Communication does influence an audience’s feeling and judgment about authority, as a leader, their credibility and as a person.

“Leadership communication plays a crucial role in driving perception,” Rowland says. “It is important to remember that Obama was virtually unknown when he presented the Keynote at the 2004 Democratic National Convention. When he gave the Keynote, he was a state senator running for the United States Senate in Illinois. The speech made him an instant national star. Fifty-one months later he was president-elect.  None of that would have happened without his skill as a communicator.”

Obama knows the value of high-level communication, behind the scenes as much as in front of the media and public. Rowland provides a quick example.

“Obama wrote a personal note to Senator John Kerry, the 2004 Democratic nominee, who picked the keynote speaker in 2004, on Kerry’s invitation to the January 20th 2009 inauguration ceremony. 

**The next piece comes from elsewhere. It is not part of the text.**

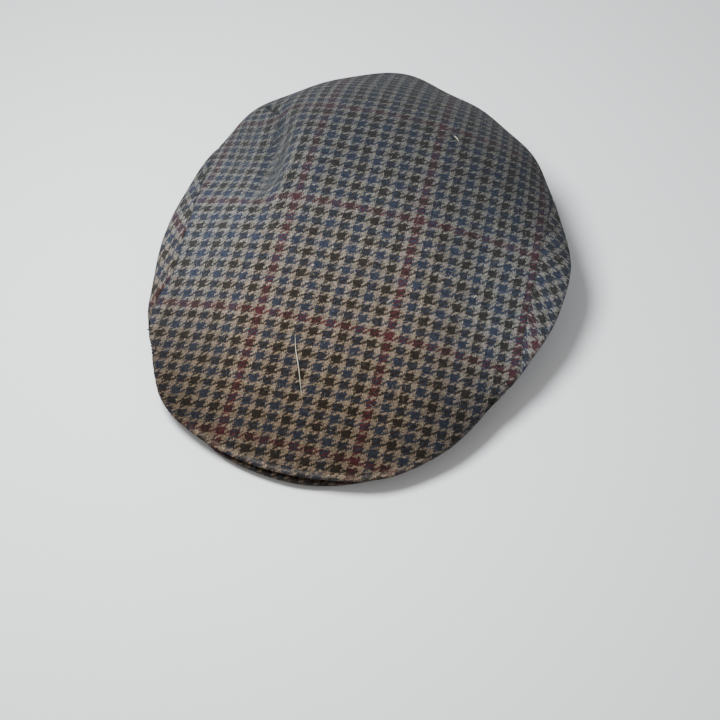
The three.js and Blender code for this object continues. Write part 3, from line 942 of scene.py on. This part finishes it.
class ClothSettings(bpy.types.PropertyGroup):
    """Threads and dyes of the tweed. Places and pitches are in millimetres of cloth."""

    warp_pitch: amount("Warp pitch", "From thread to thread across", 0.988)
    weft_pitch: amount("Weft pitch", "From thread to thread along", 0.746)
    first_across: amount("First warp", "Edge of a burgundy stripe", 29.6)
    first_along: amount("First weft", "Edge of a burgundy bar", -56.9)
    twill_step: amount("Twill step", "Where the twill starts", 2.0)
    wander: amount("Wander", "Unevenness of the threads, in mm", 1.3)
    fray: amount("Fray", "How far loose fibres cross into the next colour, in mm", 2.3)
    warp_spread: amount("Warp spread", "Swell of coloured warp over light, in threads", 0.40)
    weft_spread: amount("Weft spread", "Swell of coloured weft over light, in threads", 0.55)
    softness: amount("Softness", "How far a crossing's threads felt into one tone", 0.12)
    thread_tone: amount("Thread tone", "Spread of tone between threads", 0.3)
    float_tone: amount("Float tone", "Spread of tone between crossings", 0.7)
    fibre_tone: amount("Fibre tone", "Spread of tone between fibres", 1.6)
    hollow_shade: amount("Hollow shade", "Dark between the threads", 0.6)
    melange: amount("Melange", "How far fibres of other dyes are spun in", 0.5)
    nap: amount("Nap", "How much loose wool lies over the weave", 0.9)
    sheen: amount("Sheen", "Light caught by the nap", 0.08)
    relief: length("Relief", "Height of the threads", 0.0004)
    ground: dye("Ground", "Light threads", (0.226, 0.193, 0.160))
    blue: dye("Blue", "First coloured threads", (0.017, 0.024, 0.047))
    brown: dye("Brown", "Second coloured threads", (0.014, 0.010, 0.005))
    burgundy: dye("Burgundy", "Threads of the large check", (0.060, 0.008, 0.014))
    felting: amount("Felting", "How far the back has felted together", 0.16)
    felt: dye("Felt", "All the dyes carded together", (0.066, 0.066, 0.070))
    nap_colour: dye("Nap colour", "Wool brushed up in the folds", (0.092, 0.090, 0.088))
    # Tints at the back and in front: fading and soil from hands, and also painted cool and warm light.
    fading_and_cool_light: dye("Faded", "Tint at the back, where light has bleached it", (0.84, 0.93, 1.0))
    soil_and_warm_light: dye("Soiled", "Tint towards the peak, browned by hands", (1.0, 0.84, 0.66))
    fibre: dye("Fibre", "Loose undyed fibres", (0.62, 0.56, 0.44))
    satin: dye("Lining", "Satin inside", (0.020, 0.017, 0.016))


class StageSettings(bpy.types.PropertyGroup):
    """Camera, floor and lights."""

    azimuth: turn("Azimuth", "Camera round from the front", math.radians(14.0))
    elevation: turn("Elevation", "Camera above the floor", math.radians(58.0))
    distance: length("Distance", "Camera to its aim", 0.690)
    aim: spot("Aim", "Where the camera looks", (0.01696, -0.07656, 0.050))
    lens: amount("Lens", "Focal length in mm on a 36 mm sensor", 64.8)
    floor_colour: dye("Floor colour", "Pale paint", (0.88, 0.88, 0.88))
    key_power: amount("Key power", "Soft light from the upper left, in watts", 6.4)
    fill_power: amount("Fill power", "Soft warm light from the front, in watts", 1.2)
    sky: amount("Sky", "Even light from all round", 0.45)


# --- Operators ---


def finishes(context):
    """The one cloth that every panel is cut from, and its lining."""
    look = context.scene.flat_cap_cloth
    return [
        bpy.data.materials.get("check_tweed") or tweed(look),
        bpy.data.materials.get("satin_lining") or lining(look),
    ]


class CapTop(bpy.types.Operator):
    """Make the top panel, which runs forward over the peak"""

    bl_idname = "flat_cap.top"
    bl_label = "Top Panel"

    def execute(self, context):
        make_top(context.scene.flat_cap, finishes(context))
        return {"FINISHED"}


class CapSides(bpy.types.Operator):
    """Make both side panels, which meet at the centre back"""

    bl_idname = "flat_cap.sides"
    bl_label = "Side Panels"

    def execute(self, context):
        for side in (1, -1):
            make_side(context.scene.flat_cap, finishes(context), side)
        return {"FINISHED"}


class CapPeak(bpy.types.Operator):
    """Make the peak, a board wrapped in the same cloth"""

    bl_idname = "flat_cap.peak"
    bl_label = "Peak"

    def execute(self, context):
        make_peak(context.scene.flat_cap, finishes(context))
        return {"FINISHED"}


class CapFibres(bpy.types.Operator):
    """Lay the loose fibres on the crown"""

    bl_idname = "flat_cap.fibres"
    bl_label = "Loose Fibres"

    def execute(self, context):
        make_fibres(context.scene.flat_cap, wool(context.scene.flat_cap_cloth))
        return {"FINISHED"}


def look_from(made, place, way):
    """Puts a camera or light in its place and turns it to look along a way."""
    made.location = place
    made.rotation_mode = "QUATERNION"
    made.rotation_quaternion = way.to_track_quat("-Z", "Y")


class CapStage(bpy.types.Operator):
    """Make the camera, the pale floor and the soft lights"""

    bl_idname = "flat_cap.stage"
    bl_label = "Stage"

    def execute(self, context):
        stage = context.scene.flat_cap_stage
        level = math.cos(stage.elevation)
        across, along = math.sin(stage.azimuth) * level, -math.cos(stage.azimuth) * level
        away = Vector((across, along, math.sin(stage.elevation)))
        camera = link("camera", bpy.data.cameras.new("camera"))
        camera.data.lens = stage.lens
        camera.data.sensor_width = 36.0
        look_from(camera, Vector(stage.aim) + away * stage.distance, -away)
        context.scene.camera = camera

        mesh = bpy.data.meshes.new("floor")
        mesh.from_pydata([(-4, -4, 0), (4, -4, 0), (4, 4, 0), (-4, 4, 0)], [], [(0, 1, 2, 3)])
        mesh.materials.append(floor_finish(stage))
        floor = link("floor", mesh)

        for name, place, size, power, tint in (
            ("key", (-0.17, -0.06, 0.54), 0.22, stage.key_power, (0.95, 0.98, 1.0)),
            ("fill", (-0.35, -1.15, 0.65), 0.8, stage.fill_power, (1.0, 0.88, 0.72)),
        ):
            light = link(name, bpy.data.lights.new(name, "AREA"))
            light.data.shape, light.data.size = "DISK", size
            light.data.energy, light.data.color = power, tint
            look_from(light, place, Vector((0, 0, 0.04)) - Vector(place))

        world = bpy.data.worlds.new("studio")
        world.use_nodes = True
        sky = world.node_tree.nodes["Background"].inputs
        sky["Color"].default_value = (0.95, 0.97, 1.0, 1.0)
        sky["Strength"].default_value = stage.sky
        context.scene.world = world
        return {"FINISHED"}


class FlatCapPanel(bpy.types.Panel):
    """Lists the pieces and their settings"""

    bl_idname = "VIEW3D_PT_flat_cap"
    bl_label = "Flat Cap"
    bl_space_type = "VIEW_3D"
    bl_region_type = "UI"
    bl_category = "Flat Cap"

    def draw(self, context):
        for operator in OPERATORS:
            self.layout.operator(operator.bl_idname)
        for name in GROUPS:
            box, group = self.layout.box(), getattr(context.scene, name)
            for key in group.__annotations__:
                box.prop(group, key)


GROUPS = {"flat_cap": CapSettings, "flat_cap_cloth": ClothSettings, "flat_cap_stage": StageSettings}
OPERATORS = (CapStage, CapTop, CapSides, CapPeak, CapFibres)
CLASSES = (*GROUPS.values(), *OPERATORS, FlatCapPanel)


def register():
    for cls in CLASSES:
        bpy.utils.register_class(cls)
    for name, group in GROUPS.items():
        setattr(bpy.types.Scene, name, bpy.props.PointerProperty(type=group))


def unregister():
    for name in GROUPS:
        delattr(bpy.types.Scene, name)
    for cls in reversed(CLASSES):
        bpy.utils.unregister_class(cls)


def main():
    register()
    bpy.ops.flat_cap.stage()
    bpy.ops.flat_cap.top()
    bpy.ops.flat_cap.sides()
    bpy.ops.flat_cap.peak()
    bpy.ops.flat_cap.fibres()


if __name__ == "__main__":
    main()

“The note said, ‘I’m here because of you.’ What Obama meant was that he never would have been elected president in 2008 if Kerry had not given him the opportunity to present the Keynote at the 2004 Democratic National Convention. Skillful communication can make a very big difference indeed!” Rowland says.

Steve Cody, CEO of Peppercomm

Obama’s ability to lighten a moment was also a strength, says Steve Cody, CEO of Peppercom, a communications and marketing firm, and a co-author of a book on laughter that will be published by HarperCollins in early September.

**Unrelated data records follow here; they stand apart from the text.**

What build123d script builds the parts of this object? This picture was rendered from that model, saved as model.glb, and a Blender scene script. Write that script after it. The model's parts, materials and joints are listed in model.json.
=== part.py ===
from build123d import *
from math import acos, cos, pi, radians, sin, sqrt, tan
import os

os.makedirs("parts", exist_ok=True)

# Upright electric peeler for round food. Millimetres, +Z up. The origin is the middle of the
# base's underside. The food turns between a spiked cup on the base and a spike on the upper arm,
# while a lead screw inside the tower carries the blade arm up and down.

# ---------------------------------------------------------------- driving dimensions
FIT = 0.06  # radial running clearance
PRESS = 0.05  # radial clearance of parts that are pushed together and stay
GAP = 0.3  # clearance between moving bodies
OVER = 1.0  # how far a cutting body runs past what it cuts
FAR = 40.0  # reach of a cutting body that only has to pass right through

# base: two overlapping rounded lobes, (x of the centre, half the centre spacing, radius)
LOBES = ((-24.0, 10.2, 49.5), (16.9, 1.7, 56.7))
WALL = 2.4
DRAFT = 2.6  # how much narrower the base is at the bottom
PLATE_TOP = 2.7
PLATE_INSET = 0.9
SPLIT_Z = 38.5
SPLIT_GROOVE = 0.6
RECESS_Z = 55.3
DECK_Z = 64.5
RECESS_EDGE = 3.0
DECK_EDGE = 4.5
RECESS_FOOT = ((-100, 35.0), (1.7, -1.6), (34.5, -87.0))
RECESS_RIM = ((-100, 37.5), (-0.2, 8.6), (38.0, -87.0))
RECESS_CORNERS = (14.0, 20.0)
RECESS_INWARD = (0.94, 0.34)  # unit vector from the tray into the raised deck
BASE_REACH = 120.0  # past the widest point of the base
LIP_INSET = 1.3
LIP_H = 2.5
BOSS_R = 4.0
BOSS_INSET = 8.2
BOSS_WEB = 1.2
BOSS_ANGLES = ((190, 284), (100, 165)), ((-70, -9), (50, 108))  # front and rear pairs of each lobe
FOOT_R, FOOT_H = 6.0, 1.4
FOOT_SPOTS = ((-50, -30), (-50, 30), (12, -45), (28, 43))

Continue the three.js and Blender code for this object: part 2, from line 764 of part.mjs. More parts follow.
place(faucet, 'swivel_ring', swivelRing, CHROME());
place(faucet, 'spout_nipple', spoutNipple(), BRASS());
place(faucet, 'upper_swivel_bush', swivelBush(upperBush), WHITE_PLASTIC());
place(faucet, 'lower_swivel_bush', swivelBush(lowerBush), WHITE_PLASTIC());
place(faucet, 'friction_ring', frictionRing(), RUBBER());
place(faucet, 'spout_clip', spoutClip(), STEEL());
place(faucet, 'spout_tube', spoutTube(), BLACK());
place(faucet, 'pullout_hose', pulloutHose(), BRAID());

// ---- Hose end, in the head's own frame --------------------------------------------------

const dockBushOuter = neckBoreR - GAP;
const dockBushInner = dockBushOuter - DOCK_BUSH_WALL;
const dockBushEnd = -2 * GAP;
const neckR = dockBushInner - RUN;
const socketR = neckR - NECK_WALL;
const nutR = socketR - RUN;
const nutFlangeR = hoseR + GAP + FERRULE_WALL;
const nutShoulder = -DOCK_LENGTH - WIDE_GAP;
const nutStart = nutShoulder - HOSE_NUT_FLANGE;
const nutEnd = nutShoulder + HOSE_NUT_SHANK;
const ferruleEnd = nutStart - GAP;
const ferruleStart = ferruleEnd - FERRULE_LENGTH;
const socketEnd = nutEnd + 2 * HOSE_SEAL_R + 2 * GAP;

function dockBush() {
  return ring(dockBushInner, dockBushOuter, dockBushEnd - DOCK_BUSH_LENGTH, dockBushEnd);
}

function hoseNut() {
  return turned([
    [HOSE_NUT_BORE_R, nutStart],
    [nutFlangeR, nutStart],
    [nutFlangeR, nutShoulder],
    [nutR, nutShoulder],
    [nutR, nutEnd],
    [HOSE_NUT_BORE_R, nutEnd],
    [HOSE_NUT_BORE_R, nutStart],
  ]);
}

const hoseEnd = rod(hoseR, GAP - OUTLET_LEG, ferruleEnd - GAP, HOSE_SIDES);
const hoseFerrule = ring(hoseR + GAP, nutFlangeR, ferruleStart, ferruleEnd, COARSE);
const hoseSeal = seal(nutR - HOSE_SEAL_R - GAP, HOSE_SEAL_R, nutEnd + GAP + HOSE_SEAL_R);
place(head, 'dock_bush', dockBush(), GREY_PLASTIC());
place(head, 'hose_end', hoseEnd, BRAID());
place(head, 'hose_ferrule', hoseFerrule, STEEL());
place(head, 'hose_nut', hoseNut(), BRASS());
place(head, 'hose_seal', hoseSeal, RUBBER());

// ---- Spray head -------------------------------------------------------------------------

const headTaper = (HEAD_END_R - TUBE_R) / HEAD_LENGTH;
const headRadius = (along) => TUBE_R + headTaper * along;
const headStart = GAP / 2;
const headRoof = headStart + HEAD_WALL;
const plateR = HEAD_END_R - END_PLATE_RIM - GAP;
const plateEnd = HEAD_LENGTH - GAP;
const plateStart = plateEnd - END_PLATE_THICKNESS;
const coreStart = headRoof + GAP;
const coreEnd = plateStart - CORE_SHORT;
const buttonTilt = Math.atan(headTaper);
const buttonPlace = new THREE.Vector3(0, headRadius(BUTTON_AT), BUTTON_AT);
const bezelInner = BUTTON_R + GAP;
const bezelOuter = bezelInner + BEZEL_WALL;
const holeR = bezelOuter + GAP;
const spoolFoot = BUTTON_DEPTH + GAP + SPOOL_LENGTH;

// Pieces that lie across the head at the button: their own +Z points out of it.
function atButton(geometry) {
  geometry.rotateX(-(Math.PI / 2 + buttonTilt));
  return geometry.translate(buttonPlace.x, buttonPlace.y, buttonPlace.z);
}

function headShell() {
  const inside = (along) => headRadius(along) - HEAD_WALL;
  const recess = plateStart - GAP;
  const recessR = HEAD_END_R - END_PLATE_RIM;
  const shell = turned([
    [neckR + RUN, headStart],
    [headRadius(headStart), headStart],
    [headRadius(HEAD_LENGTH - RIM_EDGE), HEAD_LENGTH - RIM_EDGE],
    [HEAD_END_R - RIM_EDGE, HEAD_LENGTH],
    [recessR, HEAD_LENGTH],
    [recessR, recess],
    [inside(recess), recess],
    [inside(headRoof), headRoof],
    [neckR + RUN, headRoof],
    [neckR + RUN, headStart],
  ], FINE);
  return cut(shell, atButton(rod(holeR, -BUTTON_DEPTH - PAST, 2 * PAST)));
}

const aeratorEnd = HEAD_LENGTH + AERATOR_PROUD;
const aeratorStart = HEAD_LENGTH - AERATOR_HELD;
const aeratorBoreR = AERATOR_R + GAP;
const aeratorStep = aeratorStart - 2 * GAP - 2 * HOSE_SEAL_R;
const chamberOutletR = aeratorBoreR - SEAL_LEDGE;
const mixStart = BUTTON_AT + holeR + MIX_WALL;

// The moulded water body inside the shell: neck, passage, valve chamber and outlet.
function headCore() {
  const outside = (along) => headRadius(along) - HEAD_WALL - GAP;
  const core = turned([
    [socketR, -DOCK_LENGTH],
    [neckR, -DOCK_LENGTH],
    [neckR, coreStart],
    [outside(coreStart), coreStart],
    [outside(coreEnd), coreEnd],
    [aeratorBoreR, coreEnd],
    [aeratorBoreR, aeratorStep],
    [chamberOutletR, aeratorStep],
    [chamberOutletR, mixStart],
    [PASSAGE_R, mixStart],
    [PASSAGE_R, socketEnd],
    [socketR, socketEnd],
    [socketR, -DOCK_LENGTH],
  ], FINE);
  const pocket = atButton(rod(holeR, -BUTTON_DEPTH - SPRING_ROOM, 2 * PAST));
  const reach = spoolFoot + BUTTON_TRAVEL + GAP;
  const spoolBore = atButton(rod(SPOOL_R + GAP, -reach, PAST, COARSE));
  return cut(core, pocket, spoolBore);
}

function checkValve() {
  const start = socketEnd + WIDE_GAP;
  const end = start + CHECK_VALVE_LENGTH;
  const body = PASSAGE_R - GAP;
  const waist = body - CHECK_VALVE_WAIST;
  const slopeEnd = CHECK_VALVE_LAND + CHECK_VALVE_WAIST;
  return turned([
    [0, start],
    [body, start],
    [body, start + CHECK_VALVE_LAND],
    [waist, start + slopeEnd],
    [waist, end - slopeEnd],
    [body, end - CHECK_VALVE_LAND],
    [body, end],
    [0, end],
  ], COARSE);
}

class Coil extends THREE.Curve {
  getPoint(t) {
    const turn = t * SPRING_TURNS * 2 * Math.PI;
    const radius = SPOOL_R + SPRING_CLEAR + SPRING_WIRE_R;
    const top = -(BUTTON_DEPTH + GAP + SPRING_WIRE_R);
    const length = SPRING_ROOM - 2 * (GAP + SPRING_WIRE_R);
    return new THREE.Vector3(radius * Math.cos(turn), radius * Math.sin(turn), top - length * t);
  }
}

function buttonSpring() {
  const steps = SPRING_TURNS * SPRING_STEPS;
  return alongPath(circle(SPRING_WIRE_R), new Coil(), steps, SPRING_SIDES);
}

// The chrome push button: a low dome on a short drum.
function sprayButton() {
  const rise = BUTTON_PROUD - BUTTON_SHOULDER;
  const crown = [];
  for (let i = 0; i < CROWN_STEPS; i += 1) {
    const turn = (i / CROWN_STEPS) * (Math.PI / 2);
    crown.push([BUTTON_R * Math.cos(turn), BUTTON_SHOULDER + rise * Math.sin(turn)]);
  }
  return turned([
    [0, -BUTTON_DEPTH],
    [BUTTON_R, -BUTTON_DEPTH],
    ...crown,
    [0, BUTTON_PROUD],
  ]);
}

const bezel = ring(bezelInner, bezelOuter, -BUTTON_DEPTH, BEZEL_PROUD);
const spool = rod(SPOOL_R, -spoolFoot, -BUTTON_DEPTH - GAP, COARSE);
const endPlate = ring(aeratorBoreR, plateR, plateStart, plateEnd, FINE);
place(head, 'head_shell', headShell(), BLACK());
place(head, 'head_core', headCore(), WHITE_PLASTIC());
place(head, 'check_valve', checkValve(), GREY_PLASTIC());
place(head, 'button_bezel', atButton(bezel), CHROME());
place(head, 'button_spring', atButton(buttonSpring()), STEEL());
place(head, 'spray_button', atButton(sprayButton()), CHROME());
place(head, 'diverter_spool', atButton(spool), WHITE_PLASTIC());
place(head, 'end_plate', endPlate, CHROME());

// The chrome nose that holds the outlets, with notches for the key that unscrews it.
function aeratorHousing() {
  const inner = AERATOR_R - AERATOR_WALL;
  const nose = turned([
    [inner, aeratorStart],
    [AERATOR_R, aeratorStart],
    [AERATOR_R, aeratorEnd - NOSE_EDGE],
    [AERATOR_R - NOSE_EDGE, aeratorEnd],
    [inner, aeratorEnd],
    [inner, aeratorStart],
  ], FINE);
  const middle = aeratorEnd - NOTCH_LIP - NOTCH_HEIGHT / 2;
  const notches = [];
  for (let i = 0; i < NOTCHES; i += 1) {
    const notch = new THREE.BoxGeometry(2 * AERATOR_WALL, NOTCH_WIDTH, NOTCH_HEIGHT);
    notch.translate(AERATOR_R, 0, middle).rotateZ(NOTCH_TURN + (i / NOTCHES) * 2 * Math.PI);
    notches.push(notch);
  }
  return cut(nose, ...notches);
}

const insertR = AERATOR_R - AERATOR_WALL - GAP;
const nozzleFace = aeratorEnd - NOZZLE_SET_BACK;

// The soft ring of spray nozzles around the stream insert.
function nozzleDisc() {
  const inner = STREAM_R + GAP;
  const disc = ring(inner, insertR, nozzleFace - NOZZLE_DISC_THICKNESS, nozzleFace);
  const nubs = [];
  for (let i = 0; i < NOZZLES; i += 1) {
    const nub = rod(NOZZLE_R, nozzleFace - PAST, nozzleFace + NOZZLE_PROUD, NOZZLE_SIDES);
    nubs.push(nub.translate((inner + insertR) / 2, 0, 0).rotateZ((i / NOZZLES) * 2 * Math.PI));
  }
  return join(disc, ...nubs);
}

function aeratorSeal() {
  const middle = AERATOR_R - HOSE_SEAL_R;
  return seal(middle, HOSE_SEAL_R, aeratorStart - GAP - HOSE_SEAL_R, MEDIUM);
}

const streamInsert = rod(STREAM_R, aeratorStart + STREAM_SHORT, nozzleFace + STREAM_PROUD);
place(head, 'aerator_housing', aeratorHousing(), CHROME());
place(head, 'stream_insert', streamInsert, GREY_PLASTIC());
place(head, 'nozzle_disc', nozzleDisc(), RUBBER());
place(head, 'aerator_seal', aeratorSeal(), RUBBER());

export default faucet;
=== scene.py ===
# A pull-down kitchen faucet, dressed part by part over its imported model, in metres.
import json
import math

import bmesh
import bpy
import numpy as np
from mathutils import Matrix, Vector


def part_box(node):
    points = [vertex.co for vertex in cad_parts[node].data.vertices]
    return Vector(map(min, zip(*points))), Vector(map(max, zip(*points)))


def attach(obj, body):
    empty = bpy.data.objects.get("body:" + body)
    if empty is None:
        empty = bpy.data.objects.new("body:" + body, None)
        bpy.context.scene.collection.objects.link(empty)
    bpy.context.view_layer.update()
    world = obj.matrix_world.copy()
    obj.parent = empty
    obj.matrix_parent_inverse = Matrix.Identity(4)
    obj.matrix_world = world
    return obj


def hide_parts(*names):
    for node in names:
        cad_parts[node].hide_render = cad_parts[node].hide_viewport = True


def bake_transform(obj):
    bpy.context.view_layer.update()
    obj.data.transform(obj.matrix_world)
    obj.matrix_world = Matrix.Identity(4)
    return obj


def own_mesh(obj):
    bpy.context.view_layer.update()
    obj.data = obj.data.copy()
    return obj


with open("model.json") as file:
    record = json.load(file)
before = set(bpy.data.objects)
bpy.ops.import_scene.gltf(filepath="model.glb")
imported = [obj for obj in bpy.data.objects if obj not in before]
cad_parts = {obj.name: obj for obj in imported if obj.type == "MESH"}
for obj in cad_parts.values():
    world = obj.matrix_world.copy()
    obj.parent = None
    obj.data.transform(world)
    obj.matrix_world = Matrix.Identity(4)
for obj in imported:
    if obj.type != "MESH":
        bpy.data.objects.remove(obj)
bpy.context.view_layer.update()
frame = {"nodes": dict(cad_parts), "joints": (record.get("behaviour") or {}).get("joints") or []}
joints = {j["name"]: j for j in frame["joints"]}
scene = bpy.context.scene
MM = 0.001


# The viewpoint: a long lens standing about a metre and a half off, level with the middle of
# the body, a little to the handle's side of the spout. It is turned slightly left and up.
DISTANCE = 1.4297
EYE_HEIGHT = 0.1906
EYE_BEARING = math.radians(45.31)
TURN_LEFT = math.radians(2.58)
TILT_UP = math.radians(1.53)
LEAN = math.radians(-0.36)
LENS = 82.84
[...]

“…along with Clinton, Reagan and JFK, Obama had the best sense of humor of any president in the last 50 years,” he boldly declares. “He also possessed the awareness of how and when to use humor to emphasize a point, diffuse an intense press conference, etc.”

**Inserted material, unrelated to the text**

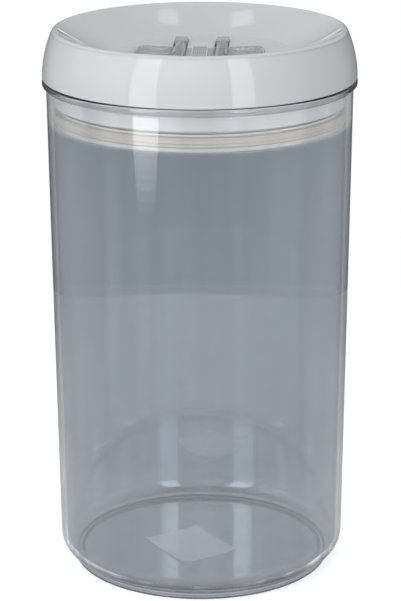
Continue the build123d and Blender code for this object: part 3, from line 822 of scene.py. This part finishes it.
def gasket_ring():
    """The silicone ring, rounded outside, with two fine lips."""
    low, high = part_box("gasket")
    outer = high.x / MM
    bottom = low.z / MM
    top = high.z / MM
    lip_height = top - bottom - 2 * LIP_MARGIN
    lips = []
    for step in range(1, LIP_STEPS):
        share = step / LIP_STEPS
        groove = LIP_DEPTH * (1 - math.cos(4 * math.pi * share)) / 2
        taper = LIP_TAPER * abs(2 * share - 1) ** 3
        lips.append((outer - groove - taper, bottom + LIP_MARGIN + lip_height * share, 0))
    corner = outer - GASKET_SETBACK
    corners = [(GASKET_INNER, bottom, GASKET_INNER_ROUND), (corner, bottom, GASKET_ROUND)] + lips
    corners += [(corner, top, GASKET_ROUND), (GASKET_INNER, top, GASKET_INNER_ROUND)]
    return lathe("gasket_ring", rounded(corners, steps=5, support=0.02))


def main():
    camera()
    room()
    lamps()
    floor()

    wall = clear_wall()
    handle = clear_handle("clear_handle", clearness=0.8, paleness=1.05)
    bearing_plastic = clear_handle("bearing_plastic", clearness=0.35, paleness=1.0)
    film = clear_film()
    gloss_white = opaque("white_gloss", (0.63, 0.657, 0.67), (0.645, 0.672, 0.685), cloud_scale=25.0,
                         roughness=(0.04, 0.08), grain_scale=1500.0, grain_depth=0.001,
                         Specular_IOR_Level=0.4)
    satin_white = opaque("white_moulded", (0.90, 0.90, 0.90), (0.93, 0.93, 0.925), cloud_scale=40.0,
                         roughness=(0.3, 0.45), grain_scale=3000.0, grain_depth=0.01)
    silicone = opaque("silicone", (0.72, 0.68, 0.61), (0.76, 0.72, 0.65), cloud_scale=60.0,
                      roughness=(0.35, 0.5), grain_scale=2500.0, grain_depth=0.01)
    steel = opaque("steel", (0.60, 0.60, 0.61), (0.68, 0.68, 0.68), cloud_scale=300.0,
                   roughness=(0.25, 0.4), grain_scale=5000.0, grain_depth=0.004, Metallic=1.0)
    grey_pad = opaque("grey_pad", (0.42, 0.43, 0.44), (0.48, 0.49, 0.5), cloud_scale=200.0,
                      roughness=(0.35, 0.5), grain_scale=4000.0, grain_depth=0.006)

    stand_for(canister_shell(), "canister", "canister_body", wall)
    stand_for(label_film(), "canister", "base_label", film)
    stand_for(lid_shell(), "lid", "lid_cover", gloss_white)
    stand_for(gasket_ring(), "lid", "gasket", silicone)

    finishes = {"clear_wall": wall, "clear_handle": handle, "clear_film": film, "white_gloss": gloss_white,
                "white_moulded": satin_white, "silicone": silicone, "steel": steel, "grey_pad": grey_pad}
    for part in frame["record"]["subparts"]:
        dress(frame["nodes"][part["node"]], finishes[part["material_slot"]])
        if part["node"].startswith("bearing_cap"):
            dress(frame["nodes"][part["node"]], bearing_plastic)
    dress(frame["nodes"]["centre_block"], ribbed_block())

    bpy.context.scene.view_settings.view_transform = "Standard"


main()
bpy.context.view_layer.update()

This is an undervalued — and not often talked about trait — of many public speakers.

“The very best leaders know, whether instinctively like JFK, or as they mature in their role as chief executives, that it can be used to further emphasize a critically important point,” Cody says. “Lincoln was an absolute comedic genius at leveraging sometimes lengthy, but always witty, anecdotes to either explain a decision or deflect criticism.”

In short, when it came to Obama and having people pay attention to his communication, there was his strength to relax an audience.

“Obama’s comedic genius was in reading a room and understanding which witticism would be most effective in gaining the acceptance, if not adoration, of an audience,” Cody says.

There was also Obama’s willingness to allow humor at his expense.

“He was always at his best in front of the White House Press Corps and at the eight White House Press Correspondents dinner and has the self-assurance to poke just as much at himself as his opponents across the aisle or in the far-right media,” Cody says.

Does being self assured and exhibiting an easy sense of humor drive allegiance and earn support for leaders? Cody says it can.

“When everything else is equal and politicians are vying for those vital, undecided votes, Americans will choose to support the man or woman who made them nod in approval, smile at an observation or laugh out loud at the absurdity of a question,” he says.

Charisma often matters, maybe even if in an out-weighted measure, in how we are perceived and judged.

“And that gift is why so many historians continue to rank Obama in the top fourth quartile of greatest American presidents.

“Like most of our chief executives, he accomplished great things while failing mightily at others. Regardless of the outcome, Obama’s upbeat, can-do and often lighthearted persona made hundreds of millions of us proud to say we were Americans.”

William S. Bike, author and political scientist

Successful communication involves skilled listening and that was something, one expert says, Obama possessed as a strength.

“I met Barack Obama when I was active with a group called Democratic Leadership for the 21st Century when he was an Illinois State Senator and U.S. Senator,” says William S. Bike, political scientist, senior vice president of Central Park Communications and author of Winning Political Campaigns, a how-to guide on all aspects of political campaigning.

“One aspect of his communication skills was that he was a good listener. When you spoke to him, you got the impression he was really listening instead of just waiting his turn to speak, like so many people.

“When he was a State Senator my wife and I had a conversation with him about a candidate we thought was going to win. He listened thoughtfully to what we had to say. He disagreed with us and backed up his opinion with facts. So we didn’t feel like he was talking down to us, but we actually had a good, old-fashioned, back-and-forth conversation, which is increasingly rare these days.”

There was also his poise, at least publicly, that stood out, Bike says.

“Another aspect of good communication is being calm and cool, and that was Barack Obama. He appeared completely unbothered when Congressman Joe Wilson screamed at him, ‘You lie!’ in a speech to Congress, making people feel that the calm, cool Obama was the sensible one — and wondering what was eating Wilson anyway,” he says.

“Because he was calm, cool and prepared with facts, Obama came off as confident, but not arrogant,” Bike adds. “Confidence is an attractive quality in communications.”

Another meaningful trait to an audience happens to be another one Obama was skilled at, Bike contends.

“Thoughtfulness. Usually when Obama was asked a question, he would pause and think about the answer, instead of blurting one out to prove how smart he was,” Bike says. “Consequently, he almost never misspoke and that track record of seldom making a mistake made him an effective communicator as well.”

Then there is his skill in remembering well.

“A good memory is also part of good communications. Obama’s good memory not only gave him a good command of facts that he could communicate, but it also made him more likable,” Bike says.

He points out a personal experience that illustrates his point.

“My wife and I saw Obama in the U.S. Congress when he was a Senator, years after that conversation when he was a State Senator and he remembered us by name. That impressive act of remembering us made anything he said immediately more credible.”